The Glee Club then held group discussions both internally and with Negrón. They wanted to better understand each other’s motivations and emotions so they could deliver a cohesive and powerful version of the piece.
According to Glee Club and Glee programming committee member Isabella Zou ’22, Glee Club director Jeffrey Douma emphasized that the ensemble should not “let a sense of discomfort be a barrier to expressing a voice of a Puerto Rican composer through a radical piece of music.”
Negrón and the singers spoke about the choir as a vessel for navigating both a composer’s platform and the ensemble’s own identity. Following the conversation, Negrón agreed to revise the piece and change its text. Commissions often involve many versions of a piece, and Negrón stressed the importance of healthy — albeit occasionally uncomfortable — dialogue with the performers about a work’s context.
After the revision, Laguarda said that the “location of the choir in the conversation became more clear. It removed a lot of discomfort, and I’m really grateful that she was willing to work with us to almost create that version together.”
While the premiere’s postponement was saddening to both Laguarda and Zou, they expressed hope that the group may perform “Paradise” in New Haven in the fall.
Although Negrón still has not heard a choir sing the second version of “Paradise,” she called her revised version “more appropriate for the singers, without compromising [her] original artistic vision.”
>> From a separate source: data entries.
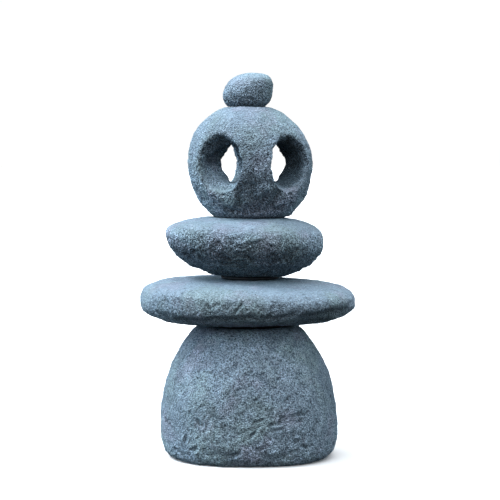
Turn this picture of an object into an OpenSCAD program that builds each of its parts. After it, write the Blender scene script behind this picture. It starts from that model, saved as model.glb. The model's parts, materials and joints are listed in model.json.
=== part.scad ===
// Stacked stone garden lantern.
// Five dressed boulders stand on one vertical axis. Each upper stone drops over a loose
// steel dowel and rests on a thin pad, so it can be turned to face any way and lifted off.
// Millimetres, +Z up, origin on the ground at the dowel axis. -Y is the front.

/* [Base stone] */
// Half of the base stone's width, along X
base_half_w = 139; // [115:1:150]
// Half of the base stone's depth, along Y
base_half_d = 137; // [110:1:150]
// Height of the base stone
base_h = 205; // [190:1:216]
// Height at which the base stone is widest
base_belly = 61; // [50:1:80]

/* [Slab] */
// Half of the slab's width
slab_half_w = 167; // [150:1:180]
// Half of the slab's depth
slab_half_d = 154; // [130:1:170]
// Thickness of the slab
slab_h = 69; // [64:1:80]
// Height of the slab's rim above its underside
slab_belly = 36; // [30:1:40]

/* [Saucer stone] */
// Half of the saucer stone's width
saucer_half_w = 125; // [105:1:135]
// Half of the saucer stone's depth
saucer_half_d = 112; // [100:1:130]
// Thickness of the saucer stone
saucer_h = 91; // [86:1:105]
// Height of the saucer stone's rim above its underside
saucer_belly = 57; // [52:1:62]

/* [Lantern head] */
// Half of the head's width
head_half_w = 97; // [90:1:105]
// Half of the head's depth
head_half_d = 95; // [90:1:105]
// Height of the head
head_h = 170; // [160:1:180]
// Height of the head's widest level, and of its windows, above its underside
head_belly = 83; // [78:1:86]
// Half of the tunnels' width
tunnel_half_w = 38.5; // [34:0.5:42]
// Half of the tunnels' height inside the head
tunnel_half_h = 31; // [28:0.5:36]
// Half of the windows' height, where the tunnels flare out to the surface
window_half_h = 46; // [42:0.5:50]
// Distance from the tunnels' crossing to the start of the flare
flare_start = 60; // [50:1:70]
// Angle between each tunnel and the front-to-back direction
tunnel_angle = 38.5; // [36:0.5:45]
// Turn of the pair of tunnels about their crossing, in degrees
tunnel_turn = 3; // [-5:0.5:5]
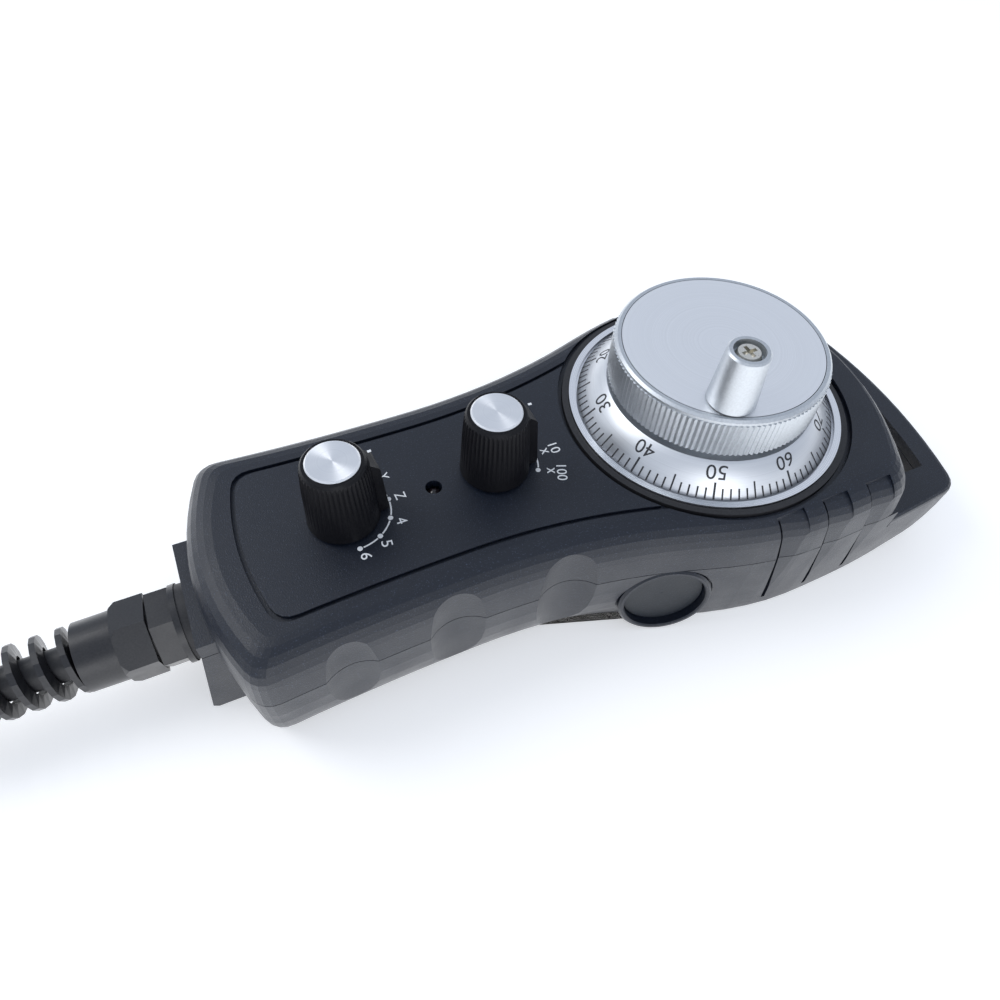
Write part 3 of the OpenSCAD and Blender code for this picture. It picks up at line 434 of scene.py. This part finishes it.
def selector_scale(name, place, dots, labels):
    """Dots round a selector, the arcs between them, and labels read with the hanger end up."""
    z = PANEL_TOP
    middle = (place[0] + SCALE_SHIFT[0], place[1] + SCALE_SHIFT[1])
    meshes = [disc(at(middle, SCALE_RADIUS, a), DOT_RADIUS, z) for a in dots]
    for a, b in zip(dots, dots[1:]):
        meshes.append(arc(middle, SCALE_RADIUS, ARC_WIDTH, a - DOT_GAP, b + DOT_GAP, z))
    for text, radius, degrees, height, width, turn in labels:
        spot = at(place, radius * MM, degrees)
        meshes.append(letters(text, spot, z, height * MM, width * MM, LABEL_TURN + turn))
    add_piece(name, join(meshes, name), WHITE, "housing")


# Dial

DIAL_R = 28.1 * MM
DIAL_NECK = 19.75 * MM
CONE_RISE = 5.6 * MM
CONE_SIDES = 192
CONE_EDGE = 0.3 * MM
CONE_OVERHANG = 0.1 * MM
SLOPE = math.sqrt(0.5)

DIVISION = 3.6
FIFTIETH_AT = -119.2
TICK_OUTER = 27.95 * MM
LONG_TICK_INNER = 24.5 * MM
TICK_INNER = 25.7 * MM
WIDE_TICK = 0.42 * MM
TICK_WIDTH = 0.34 * MM
NUMBER_RADIUS = 22.45 * MM
NUMBER_HEIGHT = 2.95 * MM
ONE_DIGIT = 1.8 * MM
TWO_DIGITS = 3.9 * MM


def add_dial():
    """The dial as a cone that rises at 45 degrees from the bezel ring to under the knurling."""
    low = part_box("graduated_dial")[0].z
    top = DIAL_TOP + CONE_RISE
    profile = [
        (DIAL_NECK, low),
        (DIAL_R, low),
        (DIAL_R, DIAL_TOP),
        (DIAL_R - CONE_RISE + CONE_EDGE, top - CONE_EDGE),
        (DIAL_R - CONE_RISE - CONE_OVERHANG, top),
        (DIAL_NECK, top),
    ]
    slope = 2
    shape = bmesh.new()
    rows = [
        [shape.verts.new((*at(WHEEL, r, 360 * i / CONE_SIDES), z)) for r, z in profile]
        for i in range(CONE_SIDES)
    ]
    for i in range(CONE_SIDES):
        row, after = rows[i], rows[(i + 1) % CONE_SIDES]
        for j in range(len(profile)):
            k = (j + 1) % len(profile)
            face = shape.faces.new((row[j], after[j], after[k], row[k]))
            face.smooth = j == slope
    mesh = bpy.data.meshes.new("dial_cone")
    shape.to_mesh(mesh)
    shape.free()
    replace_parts(add_piece("dial_cone", mesh, DIAL_METAL, "wheel"), "graduated_dial")


def onto_cone(mesh):
    """Lays marks drawn flat onto the cone; their radius becomes the way up the slope."""
    for v in mesh.vertices:
        flat = math.hypot(v.co.x, v.co.y)
        up, lift = (DIAL_R - flat) * SLOPE, (v.co.z - DIAL_TOP) * SLOPE
        radius = DIAL_R - up + lift
        v.co = Vector((v.co.x * radius / flat, v.co.y * radius / flat, DIAL_TOP + up + lift))
    return mesh


def mark_dial():
    """A hundred divisions, longer at every fifth and numbered at every tenth."""
    meshes = []
    for n in range(100):
        degrees = FIFTIETH_AT + (n - 50) * DIVISION
        inner = LONG_TICK_INNER if n % 5 == 0 else TICK_INNER
        width = WIDE_TICK if n % 10 == 0 else TICK_WIDTH
        meshes.append(bar(WHEEL, inner, TICK_OUTER, width, degrees, DIAL_TOP))
        if n % 10 == 0:
            place = at(WHEEL, NUMBER_RADIUS, degrees)
            width = TWO_DIGITS if n else ONE_DIGIT
            turn = degrees - 90
            meshes.append(letters(str(n), place, DIAL_TOP, NUMBER_HEIGHT, width, turn))
    add_piece("dial_marks", onto_cone(join(meshes, "dial_marks")), DARK, "wheel")


# Springs of the side buttons


def shorten_springs():
    """Each button's return spring gets a mesh of its own."""
    for joint in frame["record"]["behaviour"]["joints"]:
        for spring in joint.get("deforming_nodes", []):
            piece, axis = NODES[spring["node"]], Vector(joint["axis"])
            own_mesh(piece)


# Selector pointers

POINTER_DROP = 0.3 * MM
POINTER_INNER = 6.5 * MM
POINTER_OUTER = 7.2 * MM
POINTER_WIDTH = 0.5 * MM


def point_knob(node, place, degrees, body):
    """A short white line on the pointer of a knob, just under its top."""
    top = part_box(node)[1].z - POINTER_DROP
    mesh = bar(place, POINTER_INNER, POINTER_OUTER, POINTER_WIDTH, degrees, top)
    add_piece(node + "_line", mesh, WHITE, body)


# Cable

CABLE_D = 7 * MM

# From here to lay_cable() lengths are in millimetres.
CABLE_LOW = 4.3
ROUTE = [
    (-180, -0.2, 15.5),
    (-190, -1.9, 14),
    (-200, -5.3, 11),
    (-210, -9.7, 7.5),
    (-220, -14.8, 5),
    (-230, -20.2, 4.4),
    (-240, -25.3, 4.3),
    (-250, -29.7, 4.3),
    (-260, -33.1, 4.3),
    (-268, -34.6, 4.3),
]

# Each turn of the hank: the radius of its folds and its height.
HANK_X = -274
HANK_RUN = 58
HANK = [
    (35, 4.3),
    (28, 4.3),
    (21, 4.3),
    (24.5, 10.36),
    (31.5, 10.36),
    (35, 16.42),
    (28, 16.42),
    (21, 16.42),
    (24.5, 22.48),
    (31.5, 22.48),
]
TAIL = [
    (-267, 31.5, 23),
    (-260, 31.4, 23.5),
    (-252, 30.9, 23),
    (-244, 30, 20.8),
    (-236, 28.8, 17.2),
    (-228, 27.4, 12.8),
    (-221, 26.4, 9.4),
    (-215, 26, 7.7),
    (-210, 26, 7.5),
]
RUN_STEPS = 10
FOLD_STEPS = 18

TURN_GAP = 7.0
SETTLING_ROUNDS = 150
NEIGHBOURS = 6
HELD_POINTS = 8
GIVE = 0.25
SMOOTHING = 0.25


def hank_points():
    """Long turns beside and on each other; each steps over to the next in its near fold."""
    far, points = HANK_X - HANK_RUN, []
    for n, (r, z) in enumerate(HANK):
        points += [(HANK_X - HANK_RUN * i / RUN_STEPS, -r, z) for i in range(RUN_STEPS)]
        for i in range(FOLD_STEPS):
            angle = -math.pi / 2 - math.pi * i / FOLD_STEPS
            points.append((far + r * math.cos(angle), r * math.sin(angle), z))
        points += [(far + HANK_RUN * i / RUN_STEPS, r, z) for i in range(RUN_STEPS)]
        if n == len(HANK) - 1:
            return points + [(HANK_X, r, z)]
        next_r, next_z = HANK[n + 1]
        for i in range(FOLD_STEPS):
            angle, t = math.pi / 2 - math.pi * i / FOLD_STEPS, i / FOLD_STEPS
            eased = t**2 * (3 - 2 * t)
            q = r + (next_r - r) * eased
            x, y = HANK_X + q * math.cos(angle), q * math.sin(angle)
            points.append((x, y, z + (next_z - z) * eased))


def settled(points):
    """The turns pushed off each other where they cross, as they lie on each other when wound."""
    base = np.array(points)
    off = np.zeros_like(base)
    index = np.arange(len(base))
    others = np.abs(index[:, None] - index[None]) > NEIGHBOURS
    held = (index < HELD_POINTS) | (index >= len(base) - HELD_POINTS)
    free = np.where(held, 0, GIVE)
    for _ in range(SETTLING_ROUNDS):
        apart = (base + off)[:, None] - (base + off)[None]
        distance = np.linalg.norm(apart, axis=2)
        push = (TURN_GAP - distance) / np.maximum(distance, 0.01)
        short = np.where(others & (distance < TURN_GAP), push, 0)
        off += (apart * short[:, :, None]).sum(1) * free[:, None]
        off[1:-1] += SMOOTHING * (off[2:] + off[:-2] - 2 * off[1:-1])
        off[:, 2] = np.maximum(off[:, 2], CABLE_LOW - base[:, 2])
    return [tuple(p) for p in base + off]


def halved(points):
    """The same path with a point on its curve between each two."""
    out = [points[0]]
    for i in range(len(points) - 1):
        a, b = points[max(0, i - 1)], points[i]
        c, d = points[i + 1], points[min(len(points) - 1, i + 2)]
        out.append(tuple((9 * (q + r) - p - s) / 16 for p, q, r, s in zip(a, b, c, d)))
        out.append(c)
    return out


def lay_cable():
    """One cord from the gland through the hank to the plug."""
    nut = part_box("gland_nut")
    exit_point = (nut[0].x, 0, (nut[0].z + nut[1].z) / 2)
    start = tuple(c / MM for c in exit_point)
    points = settled(halved([start] + ROUTE) + hank_points() + halved(TAIL))
    data = bpy.data.curves.new("cord", "CURVE")
    data.dimensions = "3D"
    data.bevel_depth = CABLE_D / 2
    data.bevel_resolution = 5
    data.use_fill_caps = True
    spline = data.splines.new("POLY")
    spline.points.add(len(points) - 1)
    for point, place in zip(spline.points, points):
        point.co = (*(c * MM for c in place), 1)
    spline.use_smooth = True
    data.materials.append(JACKET)
    cord = bpy.data.objects.new("cord", data)
    bpy.context.scene.collection.objects.link(cord)
    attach(cord, "housing")
    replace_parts(cord, "cable", "cable_coil", "cable_tail")


# Room

FLOOR_HALF = 6.0
FLOOR_SEEN = 0.4
FLOOR_IN_REFLECTIONS = 0.9
SKY = (0.84, 0.92, 1.06, 1)
SKY_STRENGTH = 0.72
LIT_POINT = (-0.03, 0, 0.02)


def add_floor():
    """White paper, which glows a little so that it stays white to the camera and in reflections."""
    shape = bmesh.new()
    bmesh.ops.create_grid(shape, x_segments=2, y_segments=2, size=FLOOR_HALF)
    mesh = bpy.data.meshes.new("floor")
    shape.to_mesh(mesh)
    shape.free()
    floor = bpy.data.objects.new("floor", mesh)
    bpy.context.scene.collection.objects.link(floor)
    m = Nodes("floor_paper", Roughness=0.9)
    m.colour(m.noise(0.4, 2), (0.3, (0.80, 0.80, 0.80)), (0.7, (0.82, 0.82, 0.82)))
    path = m.tree.nodes.new("ShaderNodeLightPath")
    direct = m.math("MAXIMUM", path.outputs["Is Camera Ray"], path.outputs["Is Transmission Ray"])
    seen = m.math("MULTIPLY", direct, FLOOR_SEEN)
    mirrored = m.math("MULTIPLY", path.outputs["Is Glossy Ray"], FLOOR_IN_REFLECTIONS)
    m.shader.inputs["Emission Color"].default_value = (1, 1, 1, 1)
    m.link(m.math("ADD", seen, mirrored), m.shader.inputs["Emission Strength"])
    mesh.materials.append(m.material)


def add_light(name, place, size, power):
    """A round soft light, aimed at the pendant."""
    data = bpy.data.lights.new(name, "AREA")
    data.shape = "DISK"
    data.size = size
    data.energy = power
    light = bpy.data.objects.new(name, data)
    light.location = place
    aim = Vector(LIT_POINT) - Vector(place)
    light.rotation_euler = aim.to_track_quat("-Z", "Y").to_euler()
    bpy.context.scene.collection.objects.link(light)


def add_room():
    add_floor()
    world = bpy.data.worlds.new("studio")
    world.use_nodes = True
    background = world.node_tree.nodes["Background"]
    background.inputs["Color"].default_value = SKY
    background.inputs["Strength"].default_value = SKY_STRENGTH
    bpy.context.scene.world = world
    add_light("key", (-0.55, 0.35, 0.6), size=0.5, power=2.5)
    add_light("fill", (-0.2, -0.85, 0.25), size=0.6, power=2)


add_camera()
lay_cable()
dress_nodes()
selector_scale("axis_scale", AXIS, AXIS_DOTS, AXIS_LABELS)
selector_scale("multiplier_scale", MULTIPLIER, MULTIPLIER_DOTS, MULTIPLIER_LABELS)
add_dial()
mark_dial()
shorten_springs()
point_knob("axis_knob", AXIS, 3, "axis_selector")
point_knob("multiplier_knob", MULTIPLIER, 0, "multiplier_selector")
add_room()
bpy.context.scene.view_settings.view_transform = "Standard"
At the end of the piece, Negrón added a section representing the island’s feeling of loss through a sonification — the mapping of data values to properties of sound. Negrón mapped percentages of Puerto Rican population loss to beats of rest, inserted as pauses between the chorus’ singing of “paradise.” Negrón wanted to embrace the uncomfortable — both the uncomfortable context surrounding Yale and Puerto Rico and the uncomfortable silences created by Puerto Ricans’ sense of loss.
“The untold stories are untold for a reason, and it’s because they bring a lot of discomfort and a lot of friction,” Negrón said. “Art is a great medium to explore those conversations. It’s one of the main reasons why I write music.”